Editor’s note: This is the first of two diary entries by this author addressing teaching during the pandemic. The second is available here.
Before the start of our Covid year, Duke Student Government wrote a letter to The Chronicle encouraging faculty to be flexible in schedules, assignments and grading so as to help alleviate the academic and mental health stress of the pandemic. Taking their request seriously, I experimented with a new exercise and a new approach to evaluation in my fall Medical Anthropology course.

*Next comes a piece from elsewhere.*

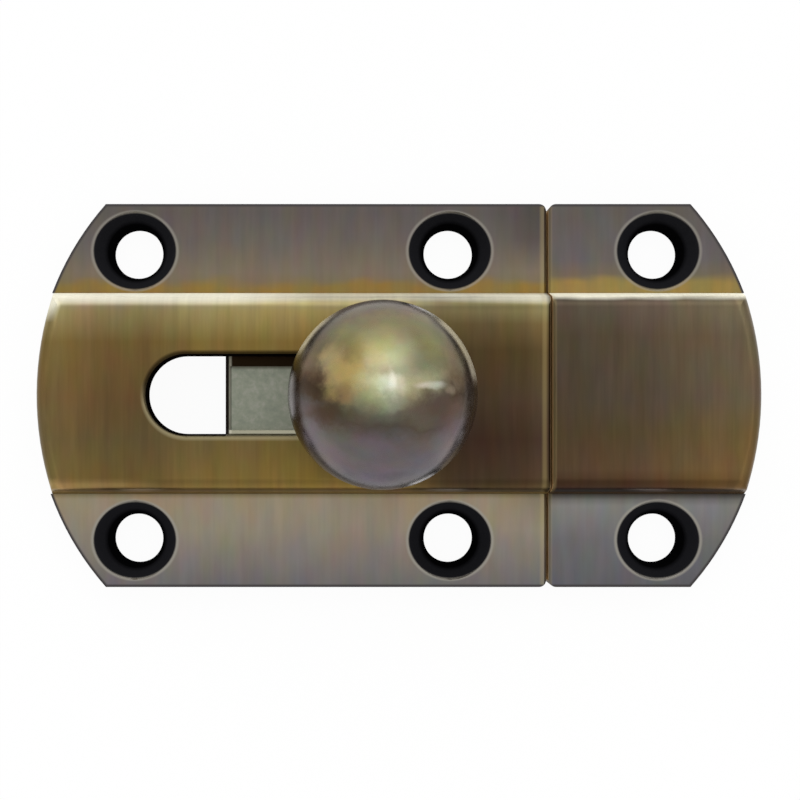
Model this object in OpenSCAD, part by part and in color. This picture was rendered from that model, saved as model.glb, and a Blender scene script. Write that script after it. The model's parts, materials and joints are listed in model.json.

The Breath Journals was a Zoom activity that introduced students to a practice — meditation — that can help reduce anxiety and stress. As an anthropologist and dancer who researches and teaches about and with the body, I have long felt that I should utilize embodied practices in all my classes, not just my studio ones. But how to do this in a comfortable, non-intimidating way for students who might not be expecting such a thing in a seminar/lecture course? Zoom offered a perfect platform. Once a week we began class with a five-minute focused-breath meditation followed by a 10-minute free-write during which students were encouraged to write about anything they wanted. It was the one time I allowed students to turn off their cameras, and while they were encouraged to share some of what they wrote with the class, it was not required. My screen displayed basic instructions and suggested journal prompts that tied into the particular meditation technique and class topic that week.